Still, raising capital is a constraint for some in the industry, says Knightly. Particularly in the start-up phase. "We do need investment in marketing and distribution - particularly as we become publishers and distributors of own IP," he says.

"The real shame is the lack of access to capital because there are very few investors in New Zealand with any depth of experience in this industry." The other big issue is a shortage of skills. Some 47 per cent of studios say this is limiting growth, according the NZGDA's latest survey.

"I'd like it to be easier but we're doing better now," says Wilson. He has had to learn about immigration processes and bring in talented developers from around the world, though he says he tries to hire New Zealanders first and maintains a good relationship with the schools.

"Gaming is a great career but it is a lot of work and requires a lot of thinking outside of the box. It is a little bit less well defined than many careers.

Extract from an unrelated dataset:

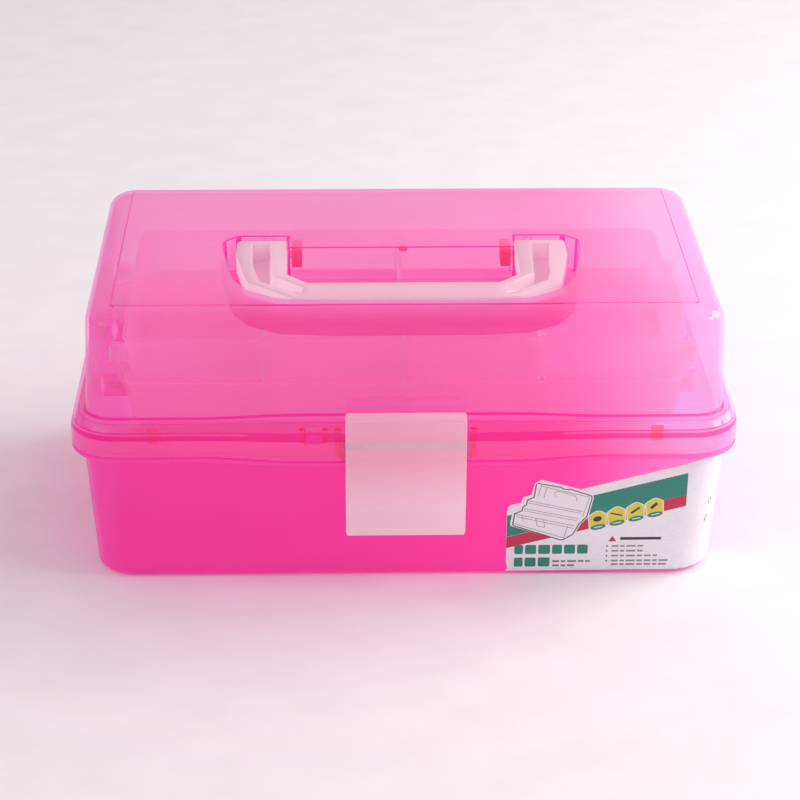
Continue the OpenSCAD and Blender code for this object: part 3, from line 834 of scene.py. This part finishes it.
def wall_point(s, z, out):
    """A point on the base's wall, s along it from the middle of the front, out from its surface.

    Round the corner s keeps step with the wall's lean, so that the label's end stays upright.
    """
    low = max(0, FOOT_ROUND - z)
    rounding = FOOT_ROUND - math.sqrt(FOOT_ROUND ** 2 - low ** 2)
    half_x = RIM_X - base_inset(z) - rounding + out
    half_y = half_x - (RIM_X - RIM_Y)
    r = FOOT_R + out
    flat = half_x - r
    round_corner = min(1, max(0, (s - 140) / 25))
    s += DRAFT * (z - 35) * round_corner
    if s <= flat:
        return (s, -half_y, z)
    a = (s - flat) / r
    if a <= math.pi / 2:
        return (flat + r * math.sin(a), -(half_y - r) - r * math.cos(a), z)
    return (half_x, -(half_y - r) + r * (a - math.pi / 2), z)


def band(s0, z0, s1, z1, height):
    """Sloping strip from its lower left corner to its lower right one."""
    return [(s0, z0), (s1, z1), (s1, z1 + height), (s0, z0 + height)]


def curve_loop(path, steps=4):
    return [(x, y) for x, y in fillet(path, True, steps)]


def stroke(a, b, width):
    """Thin bar between two points."""
    start, end = Vector(a), Vector(b)
    along = (end - start).normalized() * width / 2
    aside = Vector((-along.y, along.x))
    return [tuple(p) for p in (start - aside, end - aside, end + aside, start + aside)]


def lines(points, width):
    return [stroke(a, b, width) for a, b in zip(points, points[1:])]


LABEL_END = 170.5                     # along the wall, round the corner
LABEL_OUTLINE = [
    # along the wall, height, radius
    (51, 1.3, 0.6), (LABEL_END, 1.3, 0.6), (LABEL_END, 67.6, 0.6), (152, 67.4, 3), (87.2, 49.4, 1.5),
    (67.5, 55.2, 2.2), (64.2, 53.2, 1.2), (62.6, 46.4, 0.8), (58.6, 45.2, 1.2), (57.6, 41.8, 0.8),
    (50.7, 40.4, 4)]
BOX_EDGE = [(65.6, 53.4), (77.4, 51.0), (78.2, 50.2), (81.0, 49.6), (81.8, 50.0), (92.6, 45.9), (93.2, 44.8),
            (90.9, 33.4), (87.2, 29.4), (84.2, 23.0), (79.2, 19.8), (77.6, 19.9), (54.0, 28.4), (53.5, 29.6),
            (54.4, 35.8), (58.0, 37.6), (58.3, 39.6), (60.2, 41.0), (60.3, 43.6), (63.8, 45.4), (64.6, 52.6)]


def label_print():
    """Printed shapes from the back to the front, each an ink and an outline on the wall."""
    art = [("green", band(50.9, 22, 140, 45.9, 12.6)), ("red", band(50.9, 15.4, 140, 39.4, 6.5)),
           ("white", [(x - 1.1 if x < 75 else x + 0.6, z) for x, z in BOX_EDGE]),
           ("dark", BOX_EDGE), ("paper", shrunk(BOX_EDGE, 0.55))]
    art += [("grey", bar) for bar in box_drawing()]
    for k in range(4):
        art += tile(92.4 + 9.4 * k, 25.6 + 2.4 * k, k)
    art += [("green", bar) for bar in title_bars()]
    art += [("red", [(102.1, 18.9), (106.1, 18.9), (104.1, 22.2)])]
    art += [("dark", stroke((108, 20.6), (128.6, 20.6), 1.6))]
    for row, length in enumerate((17, 16, 24, 29)):
        z = 16.2 - 2.9 * row
        art += [("dark", ellipse(101.6, z, 0.5, 0.5, count=10))]
        art += [("grey", bar) for bar in word_bars(104, z, length, 1.0)]
    art += [("grey", bar) for bar in word_bars(104, 5.3, 28, 1.0)]
    art += [("grey", bar) for bar in word_bars(74.4, 7.4, 19, 1.2) + word_bars(74.4, 4.9, 11, 1.2)]
    art += [("grey", ellipse(154.5, 39, 1.3, 1.6)), ("paper", ellipse(154.5, 39, 0.8, 1.1)),
            ("green", ellipse(153, 29.5, 0.8, 2.2, -0.5)), ("paper", ellipse(153.1, 29.7, 0.4, 1.5, -0.5))]
    return art


def shrunk(points, by):
    outline = anticlockwise([(x, z, 0.05) for x, z in points])
    return [(x, z) for x, z, _ in grown(outline, -by)]


def box_drawing():
    """Line drawing of an open box with stepped trays."""
    w = 0.3
    inner = [(67.4, 51.6), (91.6, 44.9), (88.6, 33.6)]
    rows = [((60.8, 43.2), (88.4, 36.6)), ((61.4, 41.8), (87.6, 35.6)), ((58.6, 38.8), (86.6, 32.4)),
            ((59.2, 37.4), (85.8, 31.2)), ((55.0, 35.4), (84.8, 28.2)), ((55.4, 34.0), (84.2, 26.8)),
            ((54.6, 29.8), (79.6, 21.2)), ((58.2, 34.8), (59.0, 31.4)), ((65.2, 32.8), (66.0, 28.4)),
            ((69.2, 32.0), (69.8, 27.4)), ((65.2, 32.8), (69.2, 32.0)), ((66.0, 28.4), (69.8, 27.4)),
            ((79.6, 21.2), (81.4, 28.4)), ((67.4, 51.6), (66.0, 45.6)), ((70.2, 50.6), (68.8, 44.6))]
    bars = lines(inner, w)
    for a, b in rows:
        bars.append(stroke(a, b, w))
    grip = [(74.4, 45.4), (74.2, 48.0), (75.6, 48.6), (84.2, 46.0), (85.4, 44.4), (85.0, 42.6)]
    return bars + lines(grip, w)


def tile(s, z, kind):
    """Yellow tile with a rounded top, a small generic tool and a green oval."""
    corners = [(0, 0.9, 0.4), (8, 2.6, 0.4), (7.75, 9.6, 1), (3.75, 11.6, 4.5), (-0.75, 8, 1)]
    place = anticlockwise([(s + x, z + y, r) for x, y, r in corners])
    x, y = s + 3.7, z + 6.6
    tools = (ellipse(x, y, 2.2, 1.5, 0.3),
             stroke((x - 3, y + 0.9), (x + 3, y - 0.4), 0.8),
             stroke((x - 2.2, y - 1.6), (x + 2, y + 1.8), 1.1),
             stroke((x - 1.8, y - 1.2), (x + 1.2, y + 1.8), 1.6))
    oval = ellipse(s + 4.2, z + 1.9, 3.9, 1.5, 0.24)
    return [("white", curve_loop(grown(place, 0.45))), ("yellow", curve_loop(place)), ("dark", tools[kind]),
            ("green", oval), ("white", stroke((s + 2.2, z + 1.5), (s + 6.3, z + 2.4), 0.5))]


def title_bars():
    """Two rows of plain blocks in place of a title."""
    half, r = 2.7, 0.8
    blocks = []
    for z, widths in ((14.5, (4.4, 5.6, 6, 5, 5.6, 5.4)), (7, (4.4, 5.6, 6))):
        x = 55
        for width in widths:
            corners = [(x, z - half, r), (x + width, z - half, r), (x + width, z + half, r), (x, z + half, r)]
            blocks.append(curve_loop(corners, 2))
            x += width + 1
    return blocks


def word_bars(s, z, length, height):
    """A line of small type as plain dashes."""
    bars, x, k = [], s, 0
    while x < s + length - 1:
        width = min((3.4, 2.2, 4.6, 2.8)[k % 4], s + length - x)
        bars.append([(x, z - height / 2), (x + width, z - height / 2), (x + width, z + height / 2),
                     (x, z + height / 2)])
        x += width + 0.9
        k += 1
    return bars


def label():
    """Printed film that follows the wall and its corner. Each face takes the ink of the front-most shape."""
    art = label_print()
    points, faces = [], []
    for outline in [curve_loop(LABEL_OUTLINE)] + [anticlockwise(shape) for _, shape in art]:
        faces.append(list(range(len(points), len(points) + len(outline))))
        points.extend(Vector(p) for p in outline)
    inside = [Vector((134 + 1.6 * i, 3 + 2.4 * k)) for i in range(24) for k in range(27)]
    inside += [Vector((53 + 6 * i, 2 + 0.7 * k)) for i in range(19) for k in range(5)]
    inside = [p for p in inside if in_label(p)]
    verts, _, tris, _, _, origin = geometry.delaunay_2d_cdt(points + inside, [], faces, 1, 1e-5)
    names = ["paper"] + [ink for ink, _ in art]
    order = ["paper"] + sorted(INKS)
    bm = bmesh.new()
    front = [bm.verts.new(wall_point(v.x, v.y, FILM_GAP + FILM_T)) for v in verts]
    back = [bm.verts.new(wall_point(v.x, v.y, FILM_GAP)) for v in verts]
    for tri, source in zip(tris, origin):
        if 0 not in source:
            continue
        face = bm.faces.new([front[i] for i in tri])
        face.material_index = order.index(names[max(source)])
        bm.faces.new([back[i] for i in reversed(tri)])
    rim = [e for e in bm.edges if e.is_boundary]
    pair = dict(zip(front, back))
    for edge in rim:
        a, b = edge.verts
        if a in pair and b in pair:
            bm.faces.new((a, b, pair[b], pair[a]))
    loose = [v for v in bm.verts if not v.link_faces]
    bmesh.ops.delete(bm, geom=loose, context="VERTS")
    obj = mesh_object("label_film", bm, PAPER, 60)
    for ink in order[1:]:
        obj.data.materials.append(INKS[ink])
    return obj


def in_label(p):
    """True inside the label's plain outline, away from its edge."""
    outline = [(x, z) for x, z, _ in LABEL_OUTLINE]
    inside = False
    for (x0, z0), (x1, z1) in zip(outline, outline[1:] + outline[:1]):
        if (z0 > p.y) != (z1 > p.y) and p.x < x0 + (p.y - z0) * (x1 - x0) / (z1 - z0):
            inside = not inside
    return inside


# ---------------------------------------------------------------- assembly

def stand_for(obj, body, slot, *nodes):
    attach(obj, body)
    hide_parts(*nodes)


def carried_over():
    """CAD nodes that stay in view, with soft edges and a finish."""
    finish = {"latch_pin": STEEL, "hinge_pins": STEEL, "handle_pins": ARM_PLASTIC}
    for part in ("lower_dividers", "upper_dividers", "arm_link_pins", "lid_link_pins", "base_pivot_pins",
                 "lower_tray_pins", "upper_tray_pins"):
        finish[part] = MILKY_PLASTIC
    for side in ("left", "right"):
        for part in ("rear_arm", "front_arm", "lid_link"):
            finish[f"{part}_{side}"] = ARM_PLASTIC
    for name, material in finish.items():
        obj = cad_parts[name]
        obj.data.materials.clear()
        obj.data.materials.append(material)
        soften(obj, 0.25)


def assemble():
    stand_for(base_box(), "base", "base_plastic", "base_box")
    stand_for(lid(), "lid", "lid_plastic", "lid")
    ribs = lid_ribs()
    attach(ribs, "lid")
    stand_for(handle(), "handle", "milky_plastic", "handle")
    stand_for(latch(), "latch", "milky_plastic", "latch")
    stand_for(tray("lower_tray_moulding", "lower_tray", "lower_tray_pins"), "lower_tray", "tray_plastic",
              "lower_tray")
    stand_for(tray("upper_tray_moulding", "upper_tray", "upper_tray_pins"), "upper_tray", "tray_plastic",
              "upper_tray")
    stand_for(label(), "base", "label_film", "label")
    carried_over()


# ---------------------------------------------------------------- studio

def floor():
    material, tree = new_material("paper_floor")
    fibre = noise(tree, 30, 4)
    tone = blend_colours(tree, remap(tree, fibre, 0, 1), rgba((0.93, 0.915, 0.92)), rgba((0.95, 0.935, 0.94)))
    surface = node(tree, "ShaderNodeBsdfPrincipled", {"Base Color": tone, "Roughness": 0.75})
    node(tree, "ShaderNodeOutputMaterial", {"Surface": surface.outputs[0]})
    bm = bmesh.new()
    bmesh.ops.create_grid(bm, x_segments=8, y_segments=8, size=6000)
    obj = mesh_object("studio_floor", bm, material)
    obj.location.z = -0.0005


def soft_light(name, place, target, size, power, colour):
    data = bpy.data.lights.new(name, "AREA")
    data.shape = "SQUARE"
    data.size = size
    data.energy = power
    data.color = colour
    obj = bpy.data.objects.new(name, data)
    bpy.context.scene.collection.objects.link(obj)
    obj.location = place
    obj.rotation_euler = (Vector(target) - Vector(place)).to_track_quat("-Z", "Y").to_euler()


def studio():
    world = bpy.data.worlds.new("studio")
    bpy.context.scene.world = world
    world.use_nodes = True
    tree = world.node_tree
    background = tree.nodes["Background"]
    background.inputs["Color"].default_value = rgba((0.99, 0.965, 0.98))
    direction = node(tree, "ShaderNodeTexCoord").outputs["Generated"]
    slope = node(tree, "ShaderNodeVectorMath", {0: direction, 1: (0.24, 0.1, 0.08)}, operation="DOT_PRODUCT")
    level = node(tree, "ShaderNodeMath", {0: slope.outputs["Value"], 1: 0.605}, operation="ADD")
    tree.links.new(level.outputs[0], background.inputs["Strength"])
    soft_light("key", (1.5, 0.5, 0.85), (0, 0, 0.05), 0.9, 19.5, (1, 0.99, 0.98))
    soft_light("edge", (1.0, -0.25, 0.75), (0.1, 0, 0.08), 0.35, 3.5, (1, 0.99, 1))
    soft_light("fill", (-1.5, -1.1, 1.2), (0, 0, 0.05), 1.4, 6.5, (1, 0.98, 1))
    floor()
    scene = bpy.context.scene
    scene.view_settings.view_transform = "Standard"
    scene.cycles.transparent_max_bounces = 32
    scene.cycles.diffuse_bounces = 6


def camera():
    """View from the front and above, with the eye a little left of the middle."""
    eye = Vector((-32.55, -1168.09, 611.56)) * MM
    yaw, pitch, roll = 0.0276, 0.4447, 0.0052         # turned right, tilted down and rolled, in radians
    ahead = Vector((math.sin(yaw) * math.cos(pitch), math.cos(yaw) * math.cos(pitch), -math.sin(pitch)))
    right = Vector((math.cos(yaw), -math.sin(yaw), 0))
    up = right.cross(ahead)
    across = math.cos(roll) * right + math.sin(roll) * up
    upward = math.cos(roll) * up - math.sin(roll) * right
    data = bpy.data.cameras.new("camera")
    data.lens = 110.25
    data.sensor_width = 36
    data.clip_end = 30
    obj = bpy.data.objects.new("camera", data)
    bpy.context.scene.collection.objects.link(obj)
    turn = Matrix((across, upward, -ahead)).transposed().to_4x4()
    obj.matrix_world = Matrix.Translation(eye) @ turn
    bpy.context.scene.camera = obj


assemble()
studio()
camera()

"People should specialise in things like programming and art and sound ... then they will get a chance to see their ideas realised as part of team." There are about 15 different jobs involved in getting an idea like the armour or a new monster into the game, he says.
"Most kids I talk to would love to get into the gaming industry because its something they know and love, says Ninja Kiwi's Harris.

"I don't think we have much in the way of technical deficiency here. There are lot of schools that teach coding and art and games courses and that's great. But what is very hard to teach is the business of the industry."